In a digital world, the product or service has no physical substance. There are no distribution costs. A single prototype can generate an infinite number of copies at no cost. And since the products and services are so different, the environment around them becomes unstable; as the digital layer interacts with the physical layer, everything in the ecosystem is up for grabs. Suddenly new products become possible and established ones become obsolete overnight.

The rules of creation and distribution are changing, and it’s driving a massive shift: As the software used to create new products becomes cheaper and easier to use, and as internet distribution models emerge, the barriers that keep individuals and small teams from competing with mega-corporations are melting away.

Industries are falling like dominoes. The first to feel the blow were publishers, with the desktop-publishing revolution of the 80’s, blogging in the 90’s, and now the Kindle and Sony Reader. Second came music, when software like GarageBand gave artists a desktop recording studio and distribution channels like iTunes gave them access to global markets. Next will be film and software, followed soon by physical products. Products, you say? Yes, soon we will see the equivalent of the “Garage band” in product design. It’s already begun. 3-D modeling software is getting cheaper and easier to use all the time. Today, you can take a 3-D computer file and deliver it directly to an overseas factory for production.

As technology gets cheaper and easier to use, and as more things become digitized or have digital reflections on the internet, the power that has traditionally been the exclusive province of large corporations now devolves to the individual or small group. Increasingly, technology is becoming “indistinguishable from magic.”

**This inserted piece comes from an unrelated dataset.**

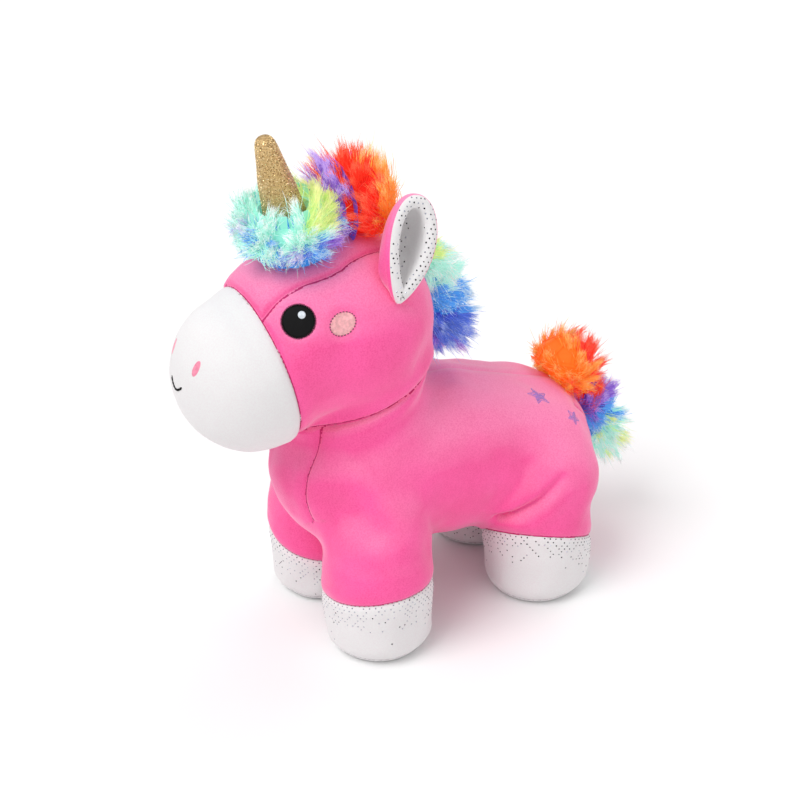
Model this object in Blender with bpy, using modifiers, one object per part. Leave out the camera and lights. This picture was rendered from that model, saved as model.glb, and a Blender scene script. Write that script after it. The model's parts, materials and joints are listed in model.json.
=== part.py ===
"""Plush unicorn: stuffed body, head, four legs, ears, horn, mane and tail.

Metres, +Z up.  The toy stands on its four soles at z = 0, faces -Y, and its
left side is +X.  Every soft form is a blend of ellipsoids.  The fabric is a
thin shell of that form, cut into its sewn panels, and the stuffing is the
same form shrunk by the fabric and a small gap.  Where a limb bends, the two
sides meet on a sphere about the pivot, so the limb can turn in its socket.
"""
import bpy
import bmesh
from math import cos, pi, radians, sin
from mathutils import Matrix, Vector

# ------------------------------------------------------------ dimensions
FABRIC = 0.0020            # short velour with its backing
GAP = 0.0004               # air between touching pieces
THREAD = 0.0007            # height of raised embroidery
FAR = 0.4                  # half size of a cutter that only ends at a plane
CENTRE = Vector((0, 0.0074, 0))   # puts the middle of the length at y = 0

VOXEL = 0.0035             # grain at which the ellipsoids are fused
SMOOTHING = 10
BODY_FACES = 1050
HEAD_FACES = 640
TUFT_FACES = 230
BALL_GAP = 0.0009          # air between a ball and its socket
CHORD = radians(3)         # faces flatter than this to each other are merged
TUFT_SMOOTHING = 4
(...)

The trend is toward the small team, or the company of one, where creativity and adaptiveness trump money and resources, which are increasingly becoming commodities, losing the power they once had as barriers to competition.

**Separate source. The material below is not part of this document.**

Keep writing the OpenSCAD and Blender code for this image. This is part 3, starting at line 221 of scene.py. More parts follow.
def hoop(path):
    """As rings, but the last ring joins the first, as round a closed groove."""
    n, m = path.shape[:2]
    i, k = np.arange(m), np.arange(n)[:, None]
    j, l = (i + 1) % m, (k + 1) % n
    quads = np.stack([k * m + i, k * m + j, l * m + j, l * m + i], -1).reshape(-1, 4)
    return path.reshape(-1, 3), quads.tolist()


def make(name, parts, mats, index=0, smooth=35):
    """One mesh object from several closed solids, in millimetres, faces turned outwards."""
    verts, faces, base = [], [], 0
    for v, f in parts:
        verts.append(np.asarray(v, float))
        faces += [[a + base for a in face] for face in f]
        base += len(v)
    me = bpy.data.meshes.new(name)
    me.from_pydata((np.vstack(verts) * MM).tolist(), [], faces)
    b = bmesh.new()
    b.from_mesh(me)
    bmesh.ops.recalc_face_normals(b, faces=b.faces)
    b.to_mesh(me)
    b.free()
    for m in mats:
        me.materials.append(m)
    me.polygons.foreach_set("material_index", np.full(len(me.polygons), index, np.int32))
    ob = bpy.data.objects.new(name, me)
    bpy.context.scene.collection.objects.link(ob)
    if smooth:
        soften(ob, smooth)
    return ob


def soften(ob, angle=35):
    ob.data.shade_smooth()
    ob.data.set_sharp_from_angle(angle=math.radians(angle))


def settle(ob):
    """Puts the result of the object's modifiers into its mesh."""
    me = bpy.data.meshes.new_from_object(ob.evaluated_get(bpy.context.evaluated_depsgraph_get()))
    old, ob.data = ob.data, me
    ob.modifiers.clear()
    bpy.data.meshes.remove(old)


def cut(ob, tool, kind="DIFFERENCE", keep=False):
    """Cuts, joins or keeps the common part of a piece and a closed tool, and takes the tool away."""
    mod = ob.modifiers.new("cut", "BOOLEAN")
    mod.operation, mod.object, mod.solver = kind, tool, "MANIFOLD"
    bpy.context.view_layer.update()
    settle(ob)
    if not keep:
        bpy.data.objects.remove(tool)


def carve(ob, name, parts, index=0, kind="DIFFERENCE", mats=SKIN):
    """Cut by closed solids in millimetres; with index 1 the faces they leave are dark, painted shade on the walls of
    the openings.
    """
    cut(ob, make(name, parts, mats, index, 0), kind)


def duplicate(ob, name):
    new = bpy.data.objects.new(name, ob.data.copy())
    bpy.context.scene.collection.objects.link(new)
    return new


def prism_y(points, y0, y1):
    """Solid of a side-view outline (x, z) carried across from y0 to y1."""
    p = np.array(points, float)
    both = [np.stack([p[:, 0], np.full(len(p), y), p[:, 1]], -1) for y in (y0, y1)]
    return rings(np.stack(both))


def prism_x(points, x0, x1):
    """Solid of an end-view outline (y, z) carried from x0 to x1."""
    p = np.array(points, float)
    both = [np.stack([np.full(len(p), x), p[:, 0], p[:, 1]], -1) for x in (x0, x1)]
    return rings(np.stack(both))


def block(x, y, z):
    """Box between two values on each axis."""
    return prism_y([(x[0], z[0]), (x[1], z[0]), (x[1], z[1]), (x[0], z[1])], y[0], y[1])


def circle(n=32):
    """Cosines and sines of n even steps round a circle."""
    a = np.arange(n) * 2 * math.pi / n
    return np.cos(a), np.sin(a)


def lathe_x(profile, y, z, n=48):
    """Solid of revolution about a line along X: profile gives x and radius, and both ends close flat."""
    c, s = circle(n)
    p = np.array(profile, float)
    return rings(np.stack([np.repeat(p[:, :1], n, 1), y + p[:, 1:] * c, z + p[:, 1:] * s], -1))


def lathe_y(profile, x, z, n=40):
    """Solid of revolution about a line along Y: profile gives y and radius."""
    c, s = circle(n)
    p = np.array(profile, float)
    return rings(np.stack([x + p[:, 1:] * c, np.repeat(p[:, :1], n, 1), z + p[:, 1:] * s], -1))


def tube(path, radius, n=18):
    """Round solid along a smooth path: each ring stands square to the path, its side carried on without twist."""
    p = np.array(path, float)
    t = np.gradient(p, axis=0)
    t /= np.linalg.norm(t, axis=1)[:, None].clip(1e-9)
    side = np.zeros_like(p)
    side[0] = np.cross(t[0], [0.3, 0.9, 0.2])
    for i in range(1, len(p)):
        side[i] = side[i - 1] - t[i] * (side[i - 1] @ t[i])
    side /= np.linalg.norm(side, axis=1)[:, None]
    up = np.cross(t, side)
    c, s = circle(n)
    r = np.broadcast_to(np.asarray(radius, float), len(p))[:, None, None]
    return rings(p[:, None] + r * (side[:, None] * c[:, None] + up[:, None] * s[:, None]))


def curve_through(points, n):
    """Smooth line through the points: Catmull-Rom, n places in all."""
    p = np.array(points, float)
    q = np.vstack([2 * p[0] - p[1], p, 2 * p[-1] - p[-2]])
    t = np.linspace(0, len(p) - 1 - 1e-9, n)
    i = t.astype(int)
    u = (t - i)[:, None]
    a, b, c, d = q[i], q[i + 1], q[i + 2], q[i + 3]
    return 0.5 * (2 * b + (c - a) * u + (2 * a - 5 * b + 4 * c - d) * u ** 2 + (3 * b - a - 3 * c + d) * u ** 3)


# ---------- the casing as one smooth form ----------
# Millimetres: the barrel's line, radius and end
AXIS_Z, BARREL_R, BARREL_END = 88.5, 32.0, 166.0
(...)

Hard to believe? The digital revolution is rife with examples. Most of today’s dominant information-driven companies started with little or no startup capital.

The first Apple computers were hand-built in a garage. Microsoft was started by a college dropout. Oracle was started by another college dropout, with $2,000 of his own money. Google and Yahoo were started by college students. EBay was started by a 28-year-old computer programmer on a holiday weekend. Amazon.com was started in a garage. Numerous other successful information-driven companies were started by young people on a nickel. The next wave is already underway with companies like Facebook, started by a college sophomore, now making $500 million a year and growing.

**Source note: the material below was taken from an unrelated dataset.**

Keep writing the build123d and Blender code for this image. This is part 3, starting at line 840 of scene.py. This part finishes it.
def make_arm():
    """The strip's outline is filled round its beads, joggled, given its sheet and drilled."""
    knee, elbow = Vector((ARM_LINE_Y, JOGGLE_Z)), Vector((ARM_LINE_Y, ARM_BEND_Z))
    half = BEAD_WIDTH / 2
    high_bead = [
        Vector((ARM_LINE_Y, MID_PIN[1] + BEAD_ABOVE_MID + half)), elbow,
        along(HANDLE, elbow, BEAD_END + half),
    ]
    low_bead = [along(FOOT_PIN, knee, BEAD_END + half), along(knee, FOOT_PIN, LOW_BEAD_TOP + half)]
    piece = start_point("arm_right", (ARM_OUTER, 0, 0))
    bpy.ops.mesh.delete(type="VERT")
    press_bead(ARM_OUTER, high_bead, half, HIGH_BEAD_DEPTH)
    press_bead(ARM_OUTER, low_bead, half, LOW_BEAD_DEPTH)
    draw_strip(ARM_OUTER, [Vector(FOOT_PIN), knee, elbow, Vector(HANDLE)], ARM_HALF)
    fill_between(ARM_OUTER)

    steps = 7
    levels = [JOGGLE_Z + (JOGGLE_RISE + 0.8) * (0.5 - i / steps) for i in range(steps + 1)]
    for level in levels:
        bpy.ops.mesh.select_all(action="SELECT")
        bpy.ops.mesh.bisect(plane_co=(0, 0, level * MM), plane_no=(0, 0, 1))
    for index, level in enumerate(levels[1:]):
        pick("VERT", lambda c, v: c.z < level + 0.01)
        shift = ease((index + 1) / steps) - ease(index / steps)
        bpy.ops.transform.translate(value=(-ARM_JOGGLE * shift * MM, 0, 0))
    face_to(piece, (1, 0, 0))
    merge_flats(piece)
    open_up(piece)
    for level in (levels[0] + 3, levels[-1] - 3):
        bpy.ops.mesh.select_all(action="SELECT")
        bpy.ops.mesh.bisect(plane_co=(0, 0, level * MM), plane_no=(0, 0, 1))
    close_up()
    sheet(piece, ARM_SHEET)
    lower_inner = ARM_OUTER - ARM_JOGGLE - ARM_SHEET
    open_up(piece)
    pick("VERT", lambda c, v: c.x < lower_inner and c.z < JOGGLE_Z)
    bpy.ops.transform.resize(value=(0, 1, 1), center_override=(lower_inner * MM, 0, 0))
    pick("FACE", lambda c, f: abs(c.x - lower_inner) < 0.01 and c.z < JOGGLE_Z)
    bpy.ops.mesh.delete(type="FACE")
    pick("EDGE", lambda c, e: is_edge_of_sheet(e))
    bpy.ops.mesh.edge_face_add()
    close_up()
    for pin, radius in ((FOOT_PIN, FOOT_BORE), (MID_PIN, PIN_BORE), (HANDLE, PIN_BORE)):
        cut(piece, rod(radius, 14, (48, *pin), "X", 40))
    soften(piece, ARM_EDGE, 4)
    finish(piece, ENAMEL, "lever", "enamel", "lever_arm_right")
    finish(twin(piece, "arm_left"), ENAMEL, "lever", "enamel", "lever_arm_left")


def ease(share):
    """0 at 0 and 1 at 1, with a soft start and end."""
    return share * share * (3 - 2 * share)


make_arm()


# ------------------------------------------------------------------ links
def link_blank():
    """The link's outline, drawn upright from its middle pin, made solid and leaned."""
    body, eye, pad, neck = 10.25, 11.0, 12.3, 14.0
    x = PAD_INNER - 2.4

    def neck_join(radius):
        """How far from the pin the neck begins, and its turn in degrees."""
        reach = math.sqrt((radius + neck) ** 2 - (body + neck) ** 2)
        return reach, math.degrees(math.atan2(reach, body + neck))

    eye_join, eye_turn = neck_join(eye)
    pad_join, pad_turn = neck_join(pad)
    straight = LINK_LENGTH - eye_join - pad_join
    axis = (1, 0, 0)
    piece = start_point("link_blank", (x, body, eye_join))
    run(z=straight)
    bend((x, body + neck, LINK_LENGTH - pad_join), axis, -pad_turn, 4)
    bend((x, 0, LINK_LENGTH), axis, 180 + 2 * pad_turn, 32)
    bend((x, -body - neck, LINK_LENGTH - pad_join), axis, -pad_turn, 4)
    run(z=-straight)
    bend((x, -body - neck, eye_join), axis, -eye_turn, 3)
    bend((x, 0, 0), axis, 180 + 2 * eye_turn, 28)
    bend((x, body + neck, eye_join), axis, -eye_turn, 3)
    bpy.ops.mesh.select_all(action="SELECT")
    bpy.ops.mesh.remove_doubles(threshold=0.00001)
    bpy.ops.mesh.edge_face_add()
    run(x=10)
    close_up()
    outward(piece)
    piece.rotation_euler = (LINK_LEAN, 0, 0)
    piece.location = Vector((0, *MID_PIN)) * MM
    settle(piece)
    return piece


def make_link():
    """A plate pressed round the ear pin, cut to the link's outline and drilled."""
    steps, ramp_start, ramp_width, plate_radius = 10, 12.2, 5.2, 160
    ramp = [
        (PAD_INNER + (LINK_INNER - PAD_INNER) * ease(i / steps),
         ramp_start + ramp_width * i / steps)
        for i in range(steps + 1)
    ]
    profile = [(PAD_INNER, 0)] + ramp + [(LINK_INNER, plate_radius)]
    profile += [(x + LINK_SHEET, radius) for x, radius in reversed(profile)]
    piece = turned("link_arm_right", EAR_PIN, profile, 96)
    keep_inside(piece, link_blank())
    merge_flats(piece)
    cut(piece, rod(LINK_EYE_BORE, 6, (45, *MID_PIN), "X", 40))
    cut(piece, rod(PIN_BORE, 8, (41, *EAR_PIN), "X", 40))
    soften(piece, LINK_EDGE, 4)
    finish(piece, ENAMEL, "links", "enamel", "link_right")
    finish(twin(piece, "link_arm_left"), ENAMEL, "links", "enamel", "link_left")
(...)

Individuals, working alone, now can design and command workflows that requires massive financial resources only a few years ago. Given enough motivation, an individual with modest resources can now make a feature-length film, publish a hardcover book, start a TV or radio station, outsource manufacturing of sophisticated products, and sell products to a global marketplace.

The bottom line is that success in a knowledge economy requires different thinking, different aptitudes, and a different approach to work. The focus of a knowledge-driven company must be on creativity and systems thinking rather than planning and efficiency.

In a world where manufacturing and distribution are commodities, the only thing that can differentiate a product or service is creativity and customer relationships. This is soft stuff – it’s not quantifiable or easily measured, and it’s not the stuff that business schools are good at teaching. But we need to get start getting good at it.